Why Kenyans feel no relief despite food prices falling
Market detail with fruit and vegetables in the old town.PHOTO/@AfricaFirsts/X

Kenya’s latest inflation data reveals a paradox at the heart of the economy: food prices are easing month-on-month, yet consumers say life is still getting more expensive.

According to the March 2026 Consumer Price Index report by the Kenya National Bureau of Statistics (KNBS), several staple items recorded price declines between February and March.

“The price of one kilogram of cabbage decreased, while maize grain lost dropped and spinach recorded a marginal reduction,” the report released on Tuesday, March 31, 2026.

But this apparent relief masks a deeper reality: prices remain significantly higher than a year ago, reinforcing what many households experience as relentless cost pressure.

For instance, maize prices fell by 2.4 per cent over the month, yet are still 8.8 per cent higher year-on-year. Cabbages dropped 3.8 per cent in March 2026 but remain up a staggering 33.8 per cent compared to 2025.

Even where relief exists, it is limited: cooking oil prices declined 2.4 per cent year-on-year, one of the few categories showing sustained easing.

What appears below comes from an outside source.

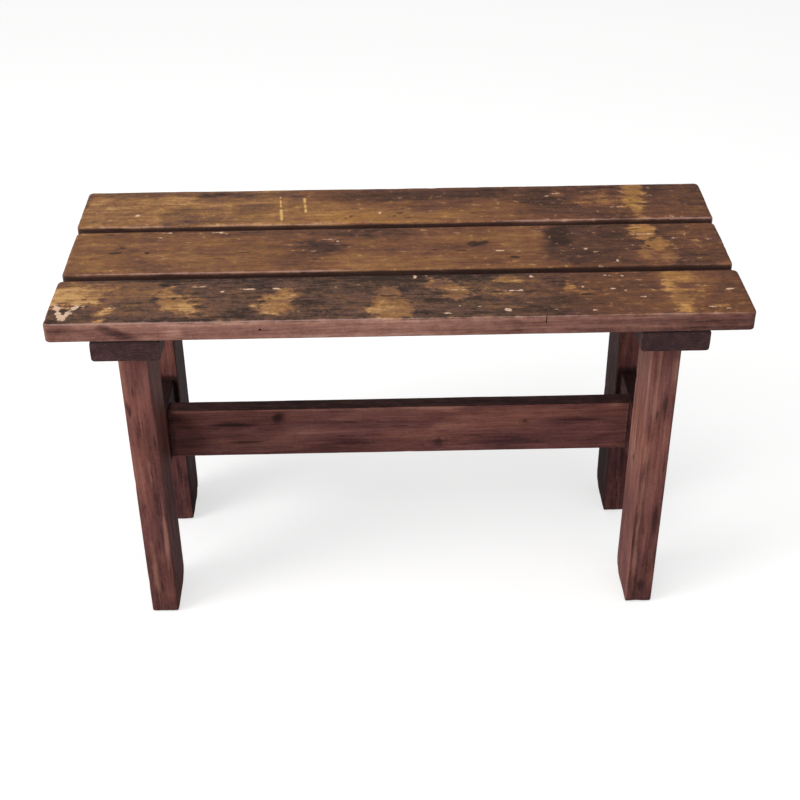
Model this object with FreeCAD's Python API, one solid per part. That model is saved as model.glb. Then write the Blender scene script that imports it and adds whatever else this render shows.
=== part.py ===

KNBS Director General Macdonald Obudho during a past event. PHOTO/@KNBStats/X
KNBS Director General Macdonald Obudho during a past event. PHOTO/@KNBStats/X

KNBS captures this contradiction. While overall inflation stood at a moderate 4.4 per cent, food inflation remains elevated at 7.7 per cent, with the report acknowledging that price increases were primarily driven by food and non-alcoholic beverages.

This disconnect shows the growing gap between statistical inflation and what economists call psychological inflation, the lived experience of rising costs.

Consumers tend to remember peak prices and cumulative increases rather than short-term declines. A slight monthly drop does little to offset months or years of steady price hikes.

Shoppers in a supermarket. PHOTO/Print
Shoppers in a supermarket. PHOTO/Philip Kamakya

In practical terms, a household that adjusted its budget upwards in 2025 to cope with rising food costs is unlikely to feel relief from marginal price dips in 2026. Income growth has also lagged behind food inflation, compounding the pressure.

The result is a powerful narrative tension as prices are technically stabilising, but financially, households remain stretched

This then-versus-now dynamic is becoming central to Kenya’s economic story. It depicts how inflation is not just a number, but a lived experience shaped by memory, expectations, and purchasing power.

KNBS says taming inflation on paper is not enough. Until year-on-year food prices ease meaningfully, and incomes catch up, the perception of a high cost of living is likely to persist, regardless of what the monthly data shows.